The “I’m a good person who said a bad thing” apology doesn’t cut it. At least he didn’t try to weasel out of this by hiding behind alcohol or drug abuse. Still, he said it and a two-week suspension doesn’t cut it. It is, at best, a slap on the wrist. A vacation. Nothing....

Don Imus should do the right thing and resign. Not talk about taking a two-week suspension with dignity. I don’t think Don Imus gets it.

That's an understatement. Imus has been on a Glorious Tour: yesterday, Sharpton. Today, Today. Imus can, and probably will, spend the two weeks of his "suspension" appearing all over the place, receiving scale and keeping himself in the spotlight. Roker again:
After watching and listening to him this morning during an interview with Matt Lauer, Don Imus doesn’t get it. Maybe it’s being stuck in a studio for 35 years or being stuck in the 1980’s. Either way, it’s obvious that he needs to move on. Citing “context within a comedy show” is not an excuse.

He has to take his punishment and start over. Guess what? He’ll get re-hired and we’ll go on like nothing happened. CBS Radio and NBC News needs to remove Don Imus from the airwaves. That is what needs to happen. Otherwise, it just looks like profits and ratings rule over decency and justice.

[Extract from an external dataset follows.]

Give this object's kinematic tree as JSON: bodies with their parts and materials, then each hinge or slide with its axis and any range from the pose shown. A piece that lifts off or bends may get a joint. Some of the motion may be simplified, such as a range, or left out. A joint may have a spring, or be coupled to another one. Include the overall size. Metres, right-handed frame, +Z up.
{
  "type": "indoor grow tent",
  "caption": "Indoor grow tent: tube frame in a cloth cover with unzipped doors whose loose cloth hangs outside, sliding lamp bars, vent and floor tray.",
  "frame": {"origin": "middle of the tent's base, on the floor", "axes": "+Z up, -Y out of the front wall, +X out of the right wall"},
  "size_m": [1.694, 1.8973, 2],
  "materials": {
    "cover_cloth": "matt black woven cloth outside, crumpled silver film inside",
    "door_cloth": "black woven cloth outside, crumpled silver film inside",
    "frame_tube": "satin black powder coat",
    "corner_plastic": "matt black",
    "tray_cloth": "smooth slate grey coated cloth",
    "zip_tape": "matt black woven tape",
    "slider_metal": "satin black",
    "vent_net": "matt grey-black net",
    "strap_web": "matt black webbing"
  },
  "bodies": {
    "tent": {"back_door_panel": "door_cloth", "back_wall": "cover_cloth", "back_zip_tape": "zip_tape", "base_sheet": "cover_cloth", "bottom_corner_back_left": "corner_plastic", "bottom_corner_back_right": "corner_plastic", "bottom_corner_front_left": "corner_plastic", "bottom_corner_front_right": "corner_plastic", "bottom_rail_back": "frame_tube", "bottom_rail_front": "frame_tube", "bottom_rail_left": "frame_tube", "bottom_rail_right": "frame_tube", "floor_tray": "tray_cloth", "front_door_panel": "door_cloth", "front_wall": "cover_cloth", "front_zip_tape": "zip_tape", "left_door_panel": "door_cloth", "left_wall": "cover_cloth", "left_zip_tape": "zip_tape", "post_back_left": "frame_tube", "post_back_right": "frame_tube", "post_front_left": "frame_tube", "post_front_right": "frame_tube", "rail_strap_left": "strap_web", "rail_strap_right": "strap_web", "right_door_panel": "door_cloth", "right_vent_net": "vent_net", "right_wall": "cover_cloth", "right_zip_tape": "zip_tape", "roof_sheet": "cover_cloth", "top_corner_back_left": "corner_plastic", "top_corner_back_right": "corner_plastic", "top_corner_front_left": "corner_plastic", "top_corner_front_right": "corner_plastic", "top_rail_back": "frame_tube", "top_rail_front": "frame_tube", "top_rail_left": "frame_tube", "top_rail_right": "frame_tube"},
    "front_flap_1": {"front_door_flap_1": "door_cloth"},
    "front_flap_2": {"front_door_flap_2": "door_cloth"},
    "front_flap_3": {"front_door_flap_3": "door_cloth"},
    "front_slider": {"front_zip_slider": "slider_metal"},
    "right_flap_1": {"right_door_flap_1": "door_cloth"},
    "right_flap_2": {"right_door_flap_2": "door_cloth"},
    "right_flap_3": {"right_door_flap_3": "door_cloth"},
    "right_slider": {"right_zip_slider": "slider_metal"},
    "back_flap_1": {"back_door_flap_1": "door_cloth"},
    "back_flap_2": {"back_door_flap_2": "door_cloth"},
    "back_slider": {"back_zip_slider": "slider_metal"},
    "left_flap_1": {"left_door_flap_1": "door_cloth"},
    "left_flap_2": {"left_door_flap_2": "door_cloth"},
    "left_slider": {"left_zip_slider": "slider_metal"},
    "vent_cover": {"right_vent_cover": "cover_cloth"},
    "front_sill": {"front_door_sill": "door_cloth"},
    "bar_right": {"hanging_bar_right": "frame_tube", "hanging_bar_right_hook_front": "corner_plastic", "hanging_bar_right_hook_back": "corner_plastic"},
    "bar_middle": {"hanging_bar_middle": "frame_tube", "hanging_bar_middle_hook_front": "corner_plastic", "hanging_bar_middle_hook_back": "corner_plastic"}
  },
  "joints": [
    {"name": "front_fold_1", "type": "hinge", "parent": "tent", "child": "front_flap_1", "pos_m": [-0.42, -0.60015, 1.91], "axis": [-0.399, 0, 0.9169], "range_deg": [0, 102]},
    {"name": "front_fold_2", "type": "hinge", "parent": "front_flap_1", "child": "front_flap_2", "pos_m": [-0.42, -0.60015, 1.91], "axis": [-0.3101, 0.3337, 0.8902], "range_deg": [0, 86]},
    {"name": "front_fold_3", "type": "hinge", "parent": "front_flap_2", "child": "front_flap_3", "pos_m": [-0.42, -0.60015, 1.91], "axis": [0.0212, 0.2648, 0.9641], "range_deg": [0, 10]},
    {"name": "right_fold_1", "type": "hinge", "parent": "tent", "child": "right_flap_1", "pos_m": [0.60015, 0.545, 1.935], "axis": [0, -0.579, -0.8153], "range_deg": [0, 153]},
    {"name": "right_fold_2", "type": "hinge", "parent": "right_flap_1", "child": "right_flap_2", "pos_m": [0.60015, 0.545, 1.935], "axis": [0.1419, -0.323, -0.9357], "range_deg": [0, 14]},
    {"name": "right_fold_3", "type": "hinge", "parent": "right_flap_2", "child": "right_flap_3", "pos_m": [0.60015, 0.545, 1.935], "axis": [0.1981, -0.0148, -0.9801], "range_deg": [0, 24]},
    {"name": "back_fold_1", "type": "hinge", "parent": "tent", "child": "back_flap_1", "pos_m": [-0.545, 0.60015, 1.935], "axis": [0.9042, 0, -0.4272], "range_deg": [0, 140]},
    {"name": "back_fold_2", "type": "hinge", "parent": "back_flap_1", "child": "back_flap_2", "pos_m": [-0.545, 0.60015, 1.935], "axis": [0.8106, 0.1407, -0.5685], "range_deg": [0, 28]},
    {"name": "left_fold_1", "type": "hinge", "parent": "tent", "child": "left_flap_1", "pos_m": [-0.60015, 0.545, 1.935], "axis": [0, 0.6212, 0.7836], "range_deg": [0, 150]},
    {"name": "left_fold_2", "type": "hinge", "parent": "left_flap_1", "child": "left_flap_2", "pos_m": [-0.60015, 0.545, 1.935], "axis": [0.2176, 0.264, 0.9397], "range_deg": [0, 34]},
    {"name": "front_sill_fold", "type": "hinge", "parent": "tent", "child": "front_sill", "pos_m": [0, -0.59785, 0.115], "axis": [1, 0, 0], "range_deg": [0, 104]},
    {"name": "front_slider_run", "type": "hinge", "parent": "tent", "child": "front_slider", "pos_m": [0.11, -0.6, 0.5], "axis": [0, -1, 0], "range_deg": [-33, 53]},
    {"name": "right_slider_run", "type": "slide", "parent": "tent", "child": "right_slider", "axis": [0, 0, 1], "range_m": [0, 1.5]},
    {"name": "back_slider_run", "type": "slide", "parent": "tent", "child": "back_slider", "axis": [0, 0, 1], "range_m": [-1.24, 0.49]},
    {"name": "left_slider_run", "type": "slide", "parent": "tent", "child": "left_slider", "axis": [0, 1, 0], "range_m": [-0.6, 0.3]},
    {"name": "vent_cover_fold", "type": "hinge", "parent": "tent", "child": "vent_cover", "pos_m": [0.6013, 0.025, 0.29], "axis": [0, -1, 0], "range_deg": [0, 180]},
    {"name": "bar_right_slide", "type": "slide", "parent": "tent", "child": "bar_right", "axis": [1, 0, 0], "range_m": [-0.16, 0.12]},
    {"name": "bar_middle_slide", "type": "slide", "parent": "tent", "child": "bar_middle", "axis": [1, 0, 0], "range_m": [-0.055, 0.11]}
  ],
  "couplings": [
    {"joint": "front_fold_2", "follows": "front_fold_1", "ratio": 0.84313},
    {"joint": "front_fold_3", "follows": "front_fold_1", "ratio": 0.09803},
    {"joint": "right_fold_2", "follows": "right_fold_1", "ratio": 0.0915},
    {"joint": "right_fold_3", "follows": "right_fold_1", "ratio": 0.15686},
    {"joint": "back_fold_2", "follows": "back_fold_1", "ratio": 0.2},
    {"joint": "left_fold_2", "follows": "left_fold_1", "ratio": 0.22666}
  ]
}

Roker declares that the best case is that Imus gets a new job elsewhere. And declares himself the "victim," while the Rutgers Women's Basketball Team—which performed beyond all expectation, doesn't have a senior on it, and has been the only classy thing about this entire roundelay—has to wonder how they got shunted and shamed and became pariahs for coming within one game of a National Championship.

*UPDATE: Corrected, and my deepest apologies to Pat St. John for the initial mistake.

**He'll get the chance, privately, which is another indication that the Rutgers Women's Basketball Team and their coach have more class and style than Imus ever will, and that the remark is, if anything, even more over the line than it was when uttered.

***This has been underemphasized. It was McGuirk, after all, who first irrredemably described the Rutgers team as "some hard-core hos," and continued by describing the game as "The Jigaboos vs. the Wannabes" If anything, Imus's initial response was a downplaying of McGuirk's statement.